Clise, McKinstry form Eco District to build energy system for Amazon

  • : Clise just filed plans with the city to build an 11-story data center at 2229 Sixth Ave.
  • By JON SILVER
    Journal Staff Reporter

    Eco District LLC will construct a system to circulate waste heat from a data center in the Westin Building into Amazon’s Denny Triangle campus. The four phases of the campus are shown here in blue.

    The giant online retailer Amazon.com will warm its new office space with waste heat from the Internet.

    That's how Clise Properties President Richard Stevenson described the “district energy system” that will be installed for Amazon's Denny Triangle campus.

    Heat will come from a data center in the Clise-owned Westin Building, a 34-story tower at 2001 Sixth Ave. The energy system will pipe heated water from the data center into the Amazon high rise now under construction at 2021 Seventh Ave.

    Amazon's new building will contain a 400,000-gallon reservoir and a heat-reclaiming chiller plant. Hot water will circulate to the other buildings on Amazon's campus and return much cooler to the data center, where the cycle will repeat.

    “We were just always bothered that we took so much low-grade heat (from the data center) and pushed it into the atmosphere,” Stevenson said.

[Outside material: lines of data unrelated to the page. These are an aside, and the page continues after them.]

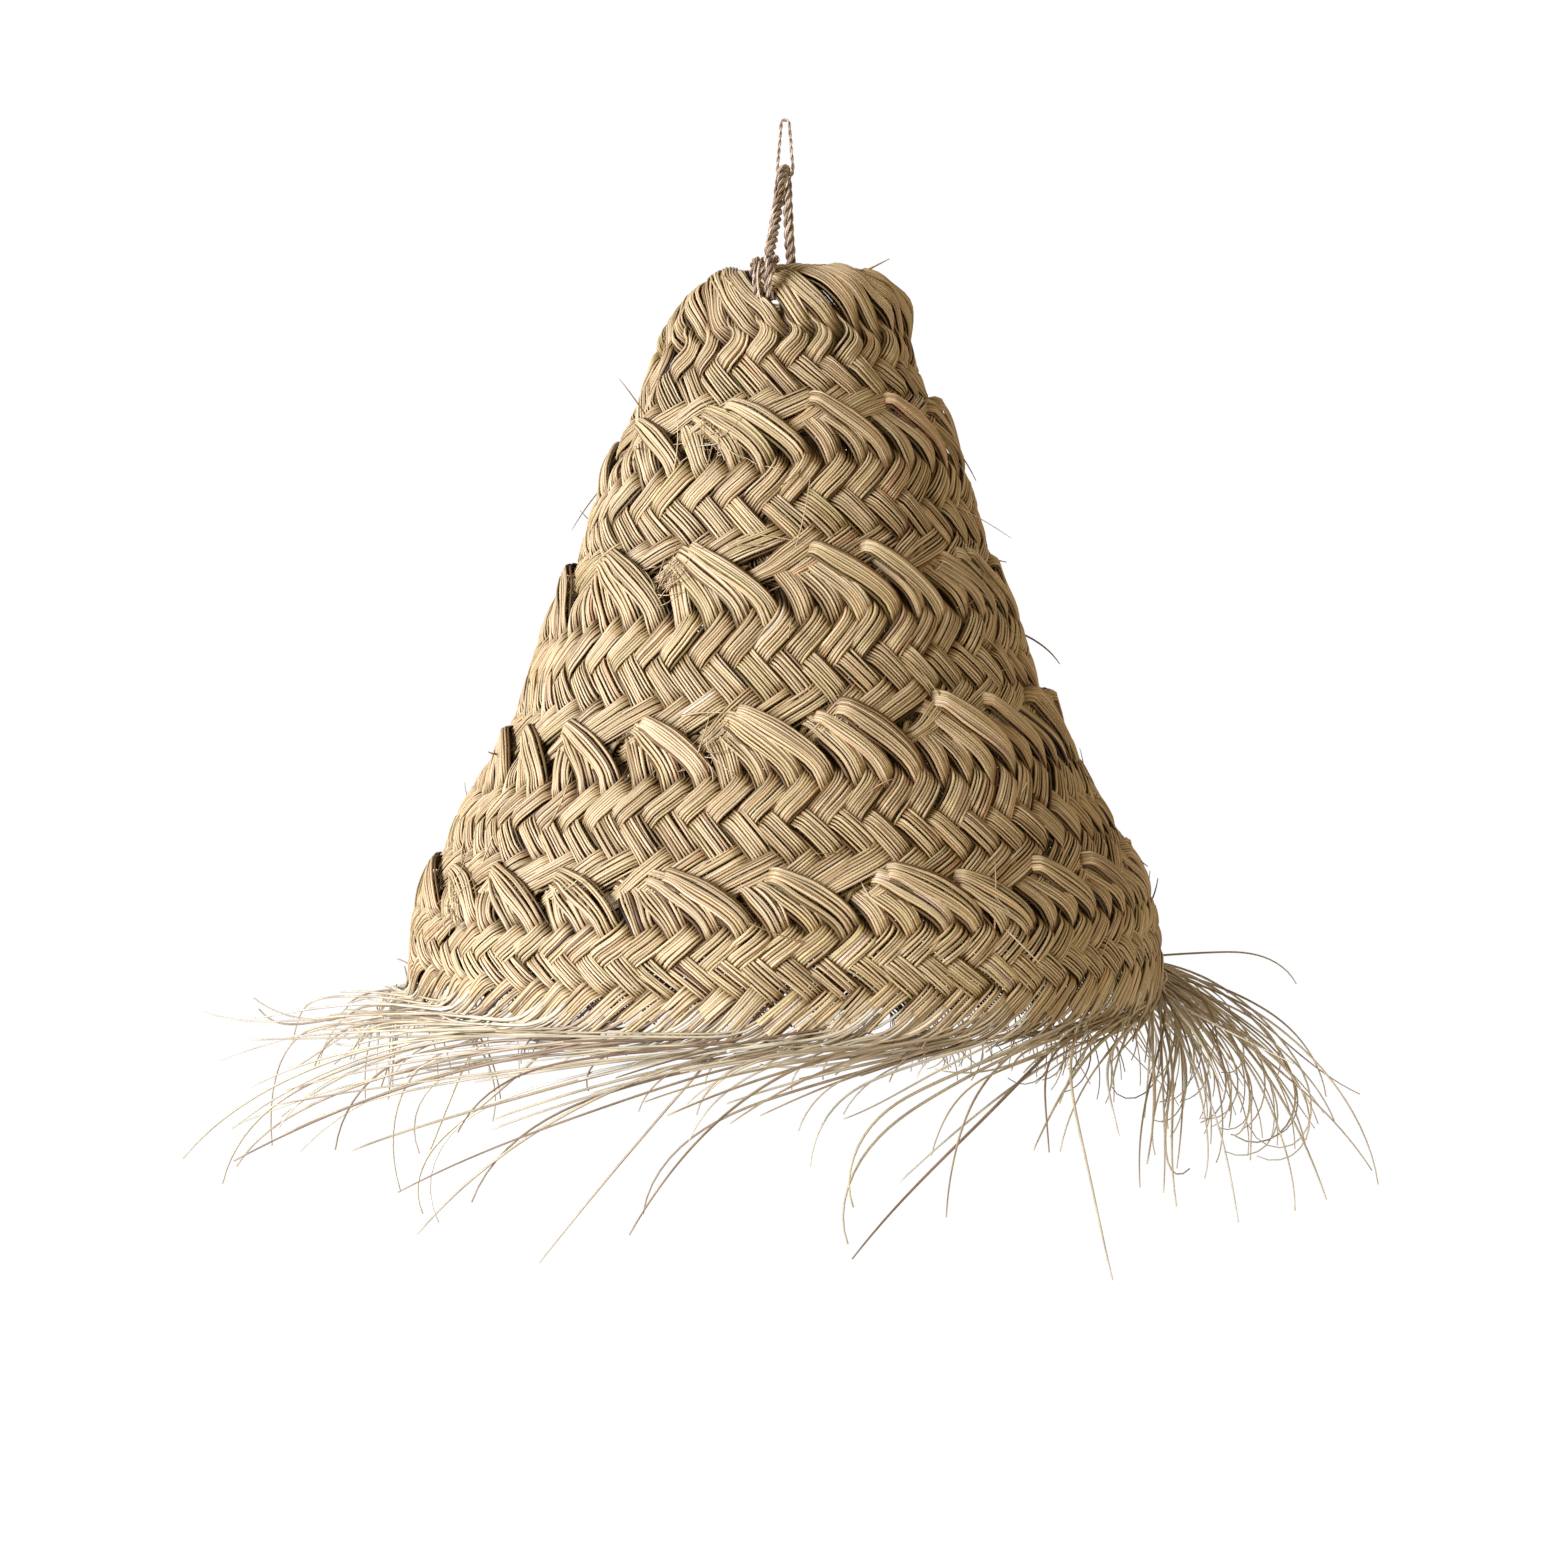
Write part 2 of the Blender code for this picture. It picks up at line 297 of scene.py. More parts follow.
def tube_mesh(name, lines, normals, radius, looks, sides, flatness=1.0):
    """Closed tubes along many lines of equally many points.

    lines, normals and looks are (tubes, points, 3), and radius is (tubes, points).
    """
    tubes, count, _ = lines.shape
    run = np.gradient(lines, axis=1)
    run /= np.linalg.norm(run, axis=2)[..., None] + 1e-12
    side = np.cross(run, normals)
    side /= np.linalg.norm(side, axis=2)[..., None] + 1e-12
    up = np.cross(side, run)
    angles = 2 * math.pi * np.arange(sides) / sides
    wide = side[:, :, None, :] * np.cos(angles)[None, None, :, None]
    tall = up[:, :, None, :] * np.sin(angles)[None, None, :, None] * flatness
    verts = lines[:, :, None, :] + (wide + tall) * radius[:, :, None, None]
    base = (np.arange(tubes) * count * sides)[:, None, None]
    ring = (np.arange(count - 1) * sides)[None, :, None]
    here = base + ring + np.arange(sides)[None, None, :]
    after = base + ring + ((np.arange(sides) + 1) % sides)[None, None, :]
    quads = np.stack([here, after, after + sides, here + sides], axis=-1).reshape(-1, 4)
    start = (np.arange(tubes) * count * sides)[:, None] + np.arange(sides)[::-1][None, :]
    end = start[:, ::-1] + (count - 1) * sides
    caps = np.concatenate([start, end])
    corners = np.concatenate([quads.ravel(), caps.ravel()]).astype(np.int32)
    starts = np.concatenate([np.arange(len(quads)) * 4,
                             len(quads) * 4 + np.arange(len(caps)) * sides])
    mesh = bpy.data.meshes.new(name)
    mesh.vertices.add(verts.size // 3)
    mesh.vertices.foreach_set("co", verts.astype(np.float32).ravel())
    mesh.loops.add(len(corners))
    mesh.loops.foreach_set("vertex_index", corners)
    mesh.polygons.add(len(starts))
    mesh.polygons.foreach_set("loop_start", starts.astype(np.int32))
    mesh.update(calc_edges=True)
    mesh.shade_smooth()
    paint = np.ones((tubes, count, sides, 4), np.float32)
    paint[..., :3] = looks[:, :, None, :]
    paint[..., 3] = (np.arange(sides) / sides)[None, None, :]
    layer = mesh.attributes.new("blade", "FLOAT_COLOR", "POINT")
    layer.data.foreach_set("color", paint.ravel())
    add_strip_map(mesh, tubes, count, sides)
    mesh.validate()
    return mesh


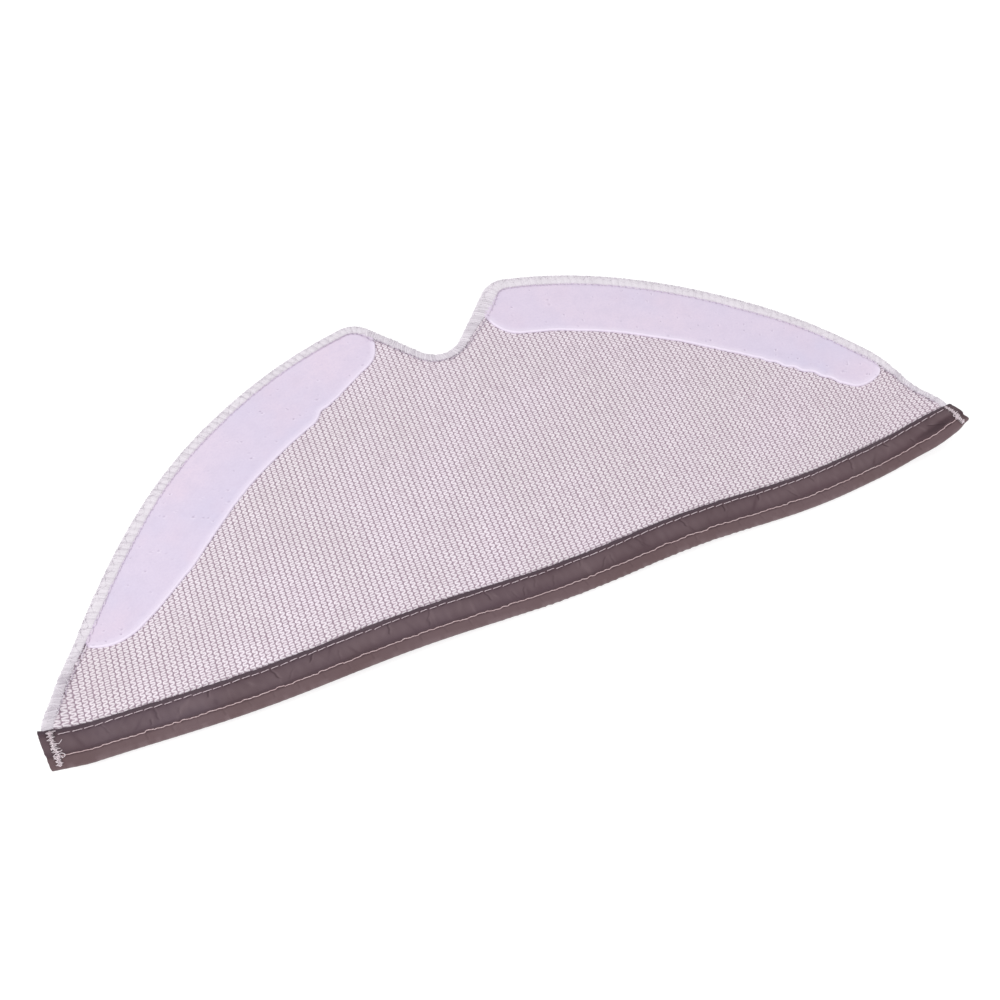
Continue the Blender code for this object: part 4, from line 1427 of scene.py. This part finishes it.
def make_floor(half_size, gap):
    """A square floor, a small gap below the lowest point."""
    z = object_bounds()[0][2] - gap
    mesh = bpy.data.meshes.new("floor")
    mesh.from_pydata([(-half_size, -half_size, z), (half_size, -half_size, z),
                      (half_size, half_size, z), (-half_size, half_size, z)],
                     [], [(0, 1, 2, 3)])
    floor = bpy.data.objects.new("floor", mesh)
    scene.collection.objects.link(floor)
    material = bpy.data.materials.new("pale_floor")
    material.use_nodes = True
    shader = material.node_tree.nodes["Principled BSDF"]
    for key, value in (("Base Color", (0.5, 0.5, 0.5, 1)), ("Emission Color", (1, 1, 1, 1)),
                       ("Emission Strength", 0.66), ("Roughness", 0.9),
                       ("Specular IOR Level", 0.1)):
        shader.inputs[key].default_value = value
    mesh.materials.append(material)
    floor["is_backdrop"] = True


def make_world(strength, tint):
    """A soft studio light that the camera sees as plain white."""
    world = bpy.data.worlds.new("studio")
    scene.world = world
    world.use_nodes = True
    nodes, links = world.node_tree.nodes, world.node_tree.links
    light = nodes["Background"]
    light.inputs["Color"].default_value = tint
    light.inputs["Strength"].default_value = strength
    seen = nodes.new("ShaderNodeBackground")
    seen.inputs["Color"].default_value = (1, 1, 1, 1)
    seen.inputs["Strength"].default_value = 1.0
    rays = nodes.new("ShaderNodeLightPath")
    choice = nodes.new("ShaderNodeMixShader")
    links.new(rays.outputs["Is Camera Ray"], choice.inputs[0])
    links.new(light.outputs[0], choice.inputs[1])
    links.new(seen.outputs[0], choice.inputs[2])
    links.new(choice.outputs[0], nodes["World Output"].inputs["Surface"])


def area_light(name, location, size, power, colour=(1, 1, 1)):
    """A square light aimed at the frame's origin."""
    light = bpy.data.lights.new(name, "AREA")
    light.shape = "SQUARE"
    light.size = size
    light.energy = power
    light.color = colour
    ob = bpy.data.objects.new(name, light)
    scene.collection.objects.link(ob)
    ob.location = location
    ob.rotation_euler = (-Vector(location)).to_track_quat("-Z", "Y").to_euler()


def make_camera(location, right, down, ahead, sensor, lens_ratio):
    """right, down and ahead are the view's directions in the frame; lens_ratio is the focal
    length over the sensor's width."""
    camera = bpy.data.cameras.new("camera")
    camera.sensor_width = sensor
    camera.lens = sensor * lens_ratio
    camera.clip_start, camera.clip_end = 0.01, 20.0
    ob = bpy.data.objects.new("camera", camera)
    scene.collection.objects.link(ob)
    turn = Matrix((Vector(right), -Vector(down), -Vector(ahead))).transposed()
    ob.matrix_world = Matrix.Translation(location) @ turn.to_4x4()
    scene.camera = ob


make_floor(half_size=6.0, gap=0.0002)
make_world(strength=0.74, tint=(1.0, 0.995, 1.0, 1))
area_light("key", location=(-0.55, -0.15, 0.75), size=0.45, power=2.5)
area_light("fill", location=(0.6, -0.5, 0.7), size=0.8, power=1.05, colour=(1.0, 0.985, 1.0))
make_camera(location=Vector((-54.003, -99.12 + LIP_Y, 266.575)) * MM,
            right=(0.93028, -0.36674, 0.00923), down=(-0.32306, -0.83088, -0.45307),
            ahead=(0.17383, 0.41849, -0.89143), sensor=36.0, lens_ratio=0.967757)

    Clise had been talking with the mechanical contractor McKinstry about finding ways to use excess heat from the data center.

    “We asked is there something we can do with the waste heat and they said, yeah, there is,” Stevenson said.

    Clise and McKinstry formed a partnership called Eco District LLC to construct the system for Amazon's Denny Triangle campus. McKinstry is the designer and builder.

    Amazon was still early enough in its design process to incorporate a water heat-transfer system into the plans, Stevenson said. The city of Seattle will still need to approve the plan before it can go forward.

    McKinstry estimates the system will be four times more efficient than a traditional electrical heating system.

    “The energy consumption in the new office building will be 80 million kilowatt-hours less over the first 25 years,” said Stephanie Pitts, a McKinstry spokesperson.

    Clise has also filed plans with the city for an 11-story data center at 2229 Sixth Ave. It will have a water-based heating system, though there are no plans now to connect it to the Amazon campus.

    The system will also save money for Clise by cutting the cost of running its cooling towers and saving water that would otherwise evaporate.

    Next door to the Westin Building is another Clise data center, 2020 Fifth Ave. Stevenson said that building uses electrical heat and won't be part of the district energy system.

    Clise has also filed plans with the city for an 11-story data center at 2229 Sixth Ave., on a parking lot next to Blanchard Plaza.

    Graphite Design Group is the architect.

    The proposal calls for 165,000-square-foot building with 10,000 square feet of street-level retail and 32 underground parking spaces.

    A city design-review board will hold an early design guidance meeting at 5:30 p.m. Oct. 21 in Seattle City Hall, Room L280.

    Stevenson said the new data center, if it can be built, will also have a water-based heating system, though there are no plans now to connect it to the Amazon campus.

    “We're both in the same neighborhood,” he said. “If they continue expanding we would hope to have conversations.”

    Amazon acquired all its Denny Triangle property from Clise, but Stevenson said his firm isn't privy to Amazon's plans.

    Stevenson said it's possible to expand the energy system to other buildings, either as part of new construction or by retrofitting an existing structure.

    “The concept of an energy district is one of those chicken-and-egg things,” he said. It depends on owners choosing to design buildings that use water for heat.

    Pitts at McKinstry said energy district is a great opportunity to help reduce greenhouse gas emissions.

    “This is first system that we've built like this,” she said. “I'm not sure if anyone else has been doing this.”